Sur le plan local, la situation est tout autre avec une absence quasi totale de pluralisme des médias liée à leur concentration progressive.
Les médias sont également très liés aux collectivités en lien avec leur rôle d’annonceurs (les publications dites légales) et de pourvoyeurs de subventions. Les télévisions locales ont notamment été pour de grands groupes de la presse quotidienne régionale des pompes à subventions dont les montants cumulés mériteraient d’être connus.
La vie politique locale est neutralisée par la superposition des hiérarchies issues des élections locales et de la hiérarchie interne de chacun des principaux partis politiques au niveau local. Les petits partis, à l’exception des extrêmes, restent eux-mêmes contraints par leurs nécessaires stratégies d’alliance.

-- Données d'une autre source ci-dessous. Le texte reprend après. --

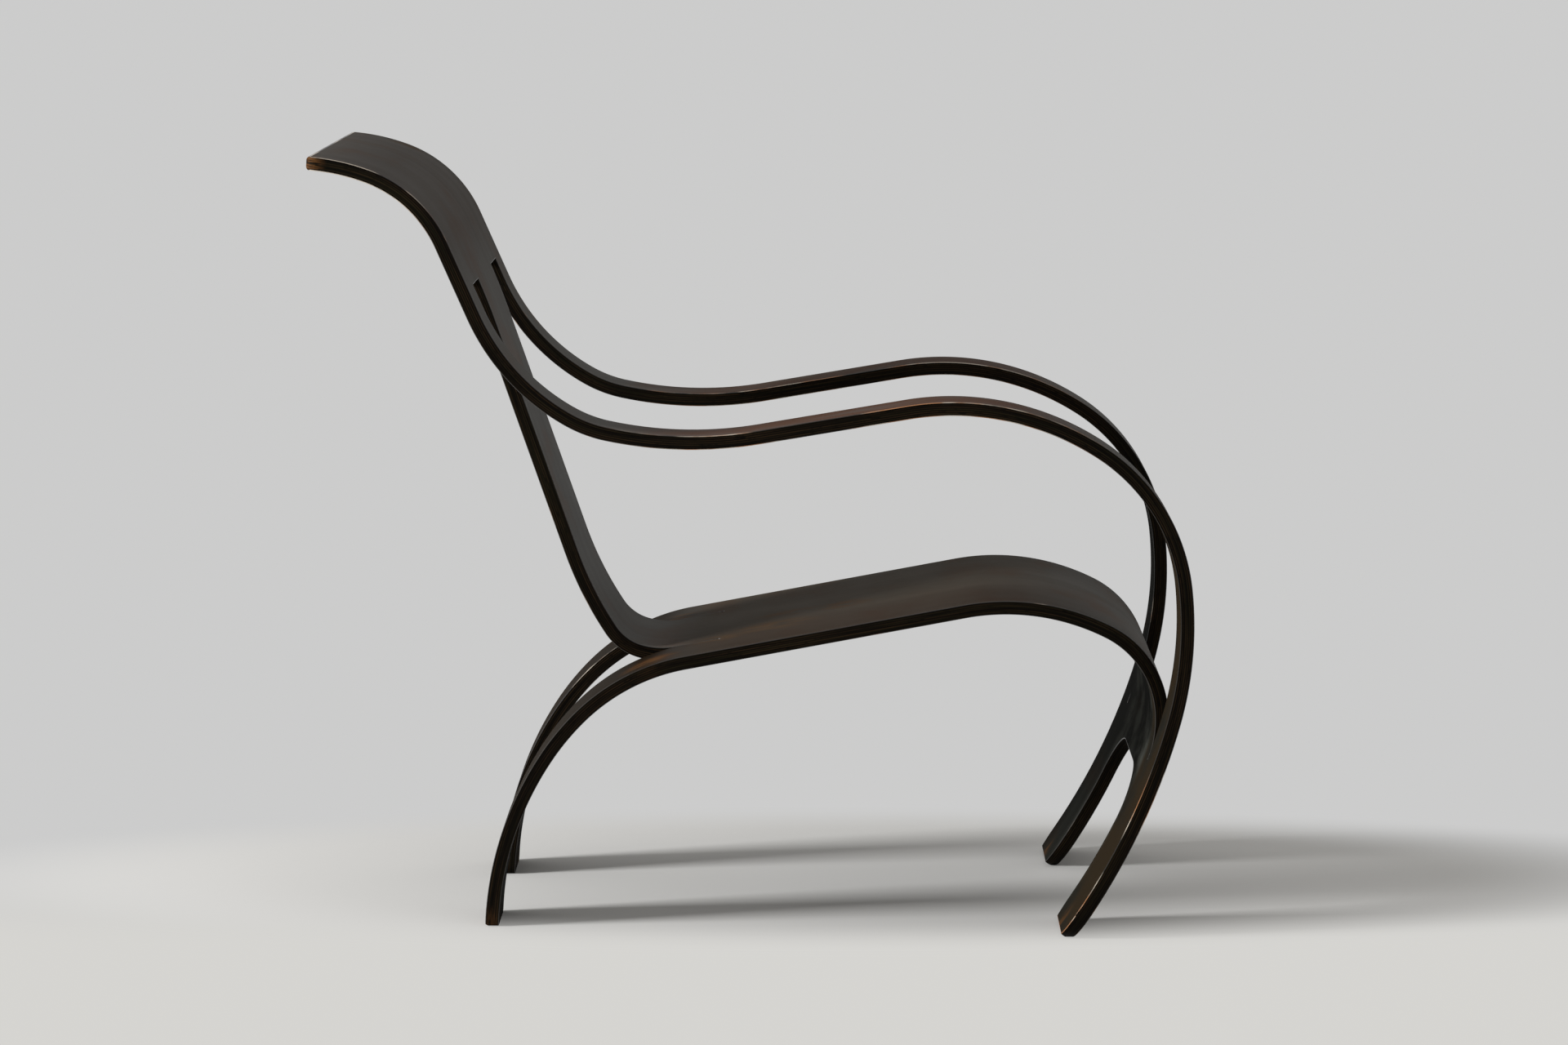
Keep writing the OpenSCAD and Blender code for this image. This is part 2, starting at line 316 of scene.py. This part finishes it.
# The arch's shoulders are quarter ellipses: rounded as circles, then stretched
arch_top = stretch_end(join, LEG_RADIUS, -math.degrees(ARCH_DEPTH / LEG_RADIUS))
squash = SHOULDER_HEIGHT / SHOULDER_WIDTH
arch = add_block("arch_cutter", (0, -LEG_INNER * squash, -ARCH_REACH),
                 (ARCH_LENGTH, LEG_INNER * squash, ARCH_REACH))
round_edges(arch, SHOULDER_HEIGHT, SHOULDER_STEPS, Z, X, 0)
arch.scale.y = 1 / squash
bpy.ops.object.transform_apply(location=False, rotation=False, scale=True)
set_down(arch, arch_top)
keep_as_cutter(arch)

# Below the feet goes a slab from which the two rounded feet of a pair are taken out,
# and at each heel a wedge that leaves a bevel
for name, inner, outer, back, front, radius in (
        ("front_foot_cutter", LEG_INNER, HALF_WIDTH, 200, 450, FRONT_FOOT_ROUND),
        ("rear_foot_cutter", REAR_INNER, SEAT_HALF, -350, -150, REAR_FOOT_ROUND)):
    slab = add_block(name, (back, -ACROSS, -40), (front, ACROSS, radius + 2))
    for side in (-1, 1):
        low, high = sorted((side * (inner - CLEAR), side * (outer + CLEAR)))
        foot = add_block("foot", (back - 20, low, 0), (front + 20, high, 80))
        round_edges(foot, radius, CORNER_STEPS, X, Z, 0)
        cut_away(slab, foot)
    keep_as_cutter(slab)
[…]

Dans ce contexte les tactiques de maintien ou de prise de pouvoir l’emportent par construction sur le débat d’idées ou de projets. On le constate quotidiennement. D’une collectivité à une autre, des projets identiques sont alternativement défendus ou combattus par des partis politiques différents selon leur positionnement dans l’exécutif local. Une analyse des positions politiques locales sur les projets de tramway pourrait être très illustrative à ce titre.
Reste la participation des habitants qui reste le sel du débat local, mais qui mérite également d’être décryptée. Il s’agit d’une démocratie à l’athénienne entre personnes de bonne compagnie, d’un certain âge, sachant s’exprimer en public et le plus souvent liées au milieu associatif local, subissant à ce titre la caporalisation soft des collectivités locales dont elles dépendent financièrement. Le débat peut néanmoins s’animer quand des intérêts particuliers sont en cause et constituer à ce titre des garde-fous efficaces, mais le plus souvent éloignés de l’intérêt général.

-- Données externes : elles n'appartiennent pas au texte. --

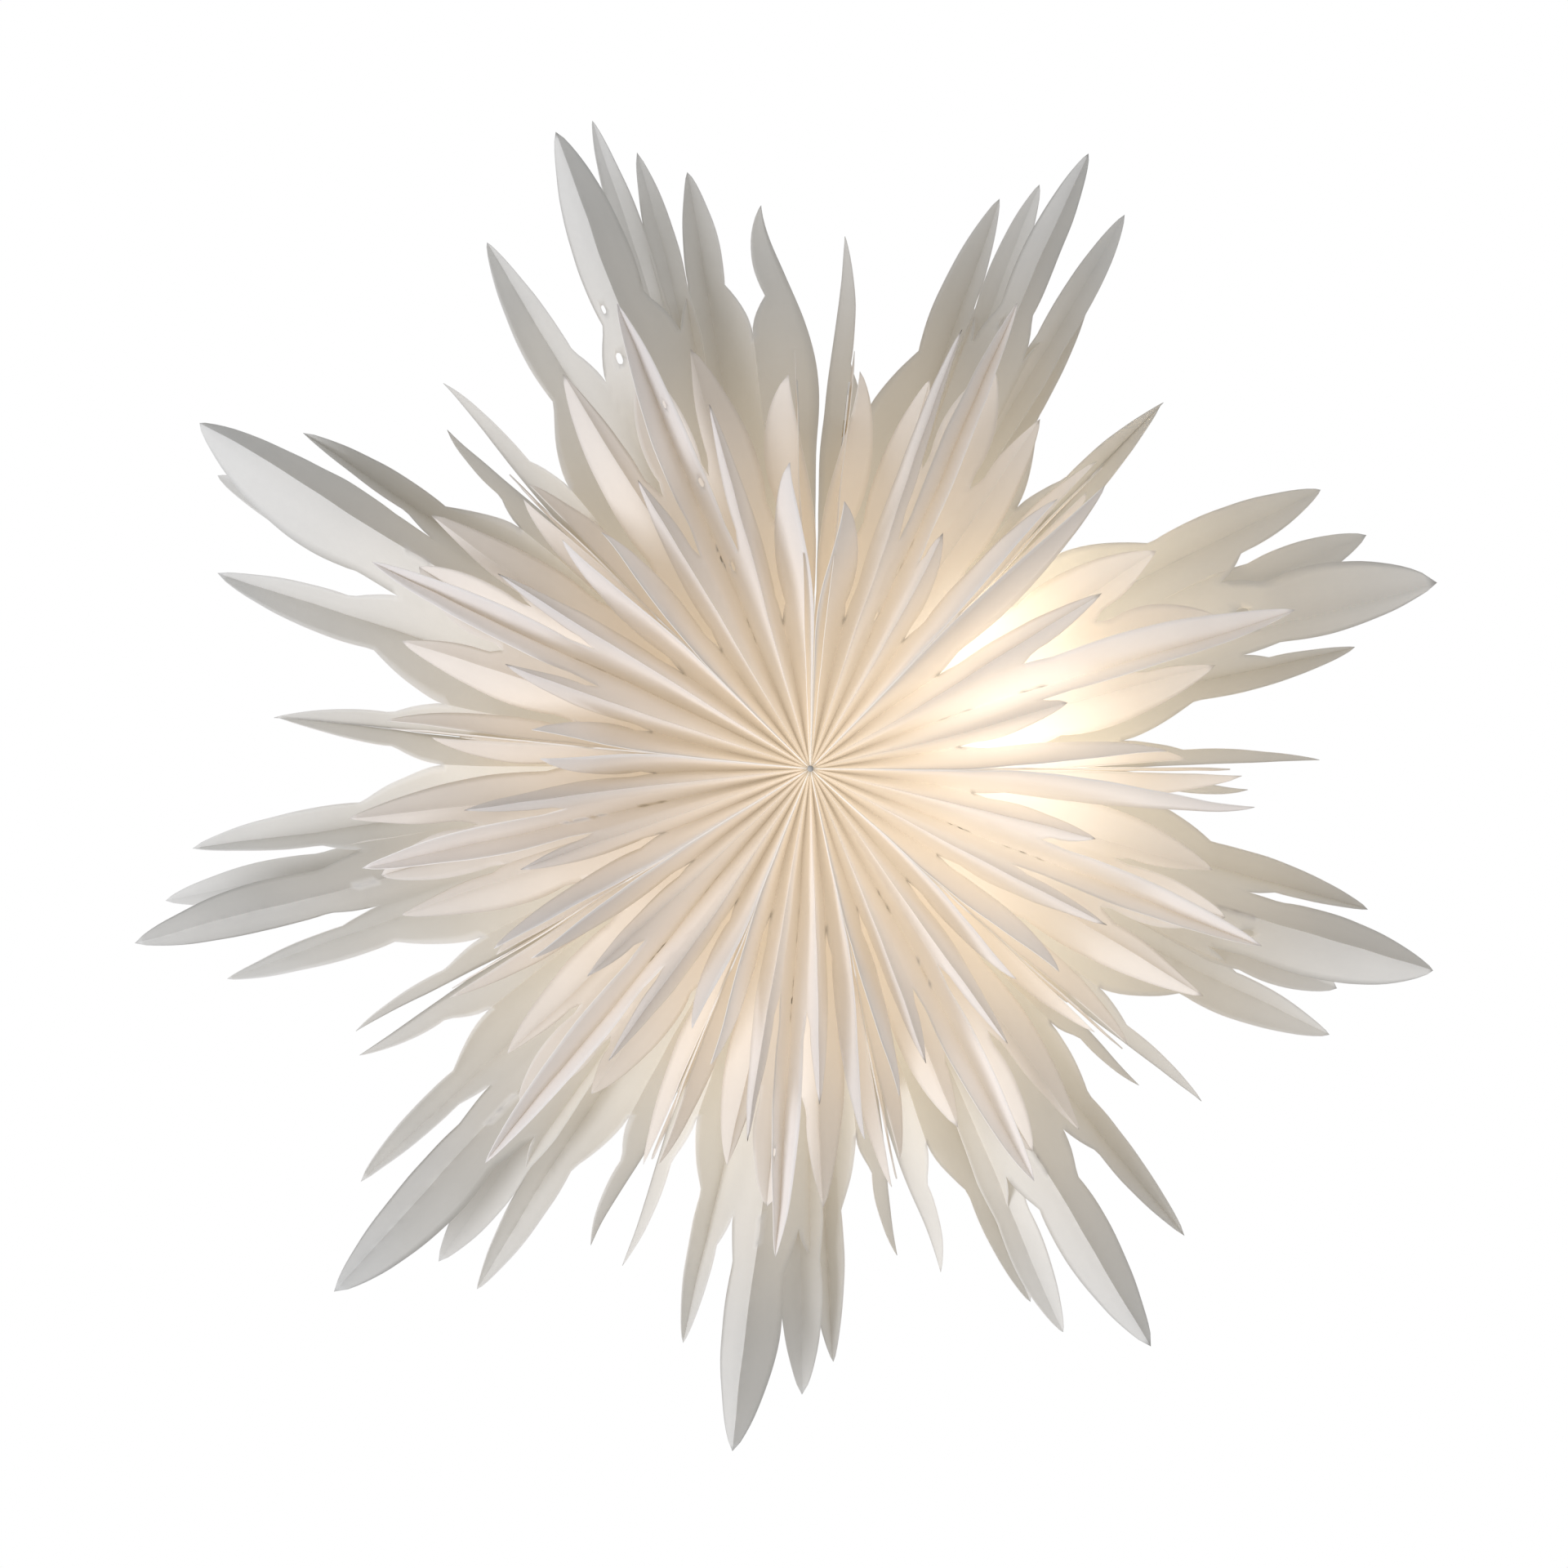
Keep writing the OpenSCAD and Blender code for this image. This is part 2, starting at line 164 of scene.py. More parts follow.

Cette réalité et ces tendances doivent s’apprécier dans le contexte que nous connaissons : un chômage chronique avec 500 000 emplois non pourvus, une crise du logement sans précédent depuis 40 ans, la rapide diminution relative des revenus par tête comparée aux pays avec lesquels nous voisinions sur la même ligne de départ et des réformes qui de facto s’imposent.
Nous devons également tenir compte du renforcement du poids relatif des intérêts particuliers lorsque l’on se rapproche du local et de l’hyperlocal ce qui rend encore plus dificile la réforme et les inflexions stratégiques sur des territoires restreints.

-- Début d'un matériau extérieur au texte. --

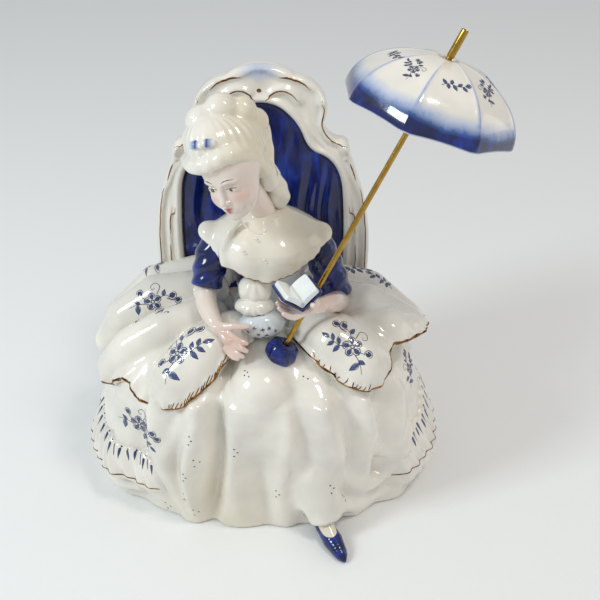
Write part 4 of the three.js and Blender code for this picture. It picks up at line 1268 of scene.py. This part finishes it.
# ---------------------------------------------------------------- book
BOOK_SPINE = np.array((0.38, -0.92, 0.0))
BOOK_SPINE = BOOK_SPINE / np.linalg.norm(BOOK_SPINE)
BOOK_UP = np.array((0.0, 0.0, 1.0))
BOOK_ACROSS = np.cross(BOOK_UP, BOOK_SPINE)
BOOK_PLACE = np.array((18.5, -47.5, 132.9))
HALF_OPENING = 50 * RAD  # of the two leaves


def book_leaf(side, start, length, thickness, height, lift, curl):
    """One side of the open book as rings along its spine, with rounded corners and a curled leaf."""
    rings = []
    for s in np.linspace(-1, 1, 15):
        round_off = 1 - 0.05 * abs(s) ** 12
        along = s * height / 2
        ring = []
        steps = np.linspace(0, 1, 14)
        upper = [(start + (length * round_off - start) * t, thickness) for t in steps]
        lower = [(start + (length * round_off - start) * t, 0.0) for t in steps[::-1]]
        for distance, top in upper + lower:
            bend = curl * math.sin(min(distance / length, 1) * math.pi) * (1 if top else 0.35)
            out = distance * math.sin(HALF_OPENING) - (top + bend + lift) * math.cos(HALF_OPENING)
            up = distance * math.cos(HALF_OPENING) + (top + bend + lift) * math.sin(HALF_OPENING)
            ring.append(BOOK_PLACE + side * out * BOOK_ACROSS + up * BOOK_UP + along * BOOK_SPINE)
        rings.append(ring)
    return lofted(rings)


def joined(parts):
    points, faces, offset = [], [], 0
    for p, f in parts:
        f = outward_faces(np.asarray(p), f)
        points.append(p)
        faces += [[i + offset for i in face] for face in f]
        offset += len(p)
    return np.vstack(points), faces


def outward_faces(points, faces):
    """The same faces, turned to look out of their closed mesh."""
    volume = 0.0
    for face in faces:
        a = points[face[0]]
        for b, c in zip(face[1:], face[2:]):
            volume += float(np.dot(a, np.cross(points[b], points[c])))
    return [face[::-1] for face in faces] if volume < 0 else faces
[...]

En l’absence de débats à tous les échelons géographiques, rien ne devient possible et retrouver les conditions du débat nécessite des réformes institutionnelles importantes.
Sur l’agglomération, sur la communauté de commune et sans doute sur le canton pour le reste du territoire comme unité de gestion de premier niveau, le consensus progresse.
Une décision en ce sens rendrait les décisions plus rationnelles et moins exclusives des problèmes économiques et sociaux des bassins de vie.
Elle ne suffira cependant pas à créer le débat au cœur même de l’appareil politique local.
Renforçons les pouvoirs du parlement... local.
Pour ce faire, la distinction nette de fonctions exécutives et d’assemblées locales paraît nécessaire.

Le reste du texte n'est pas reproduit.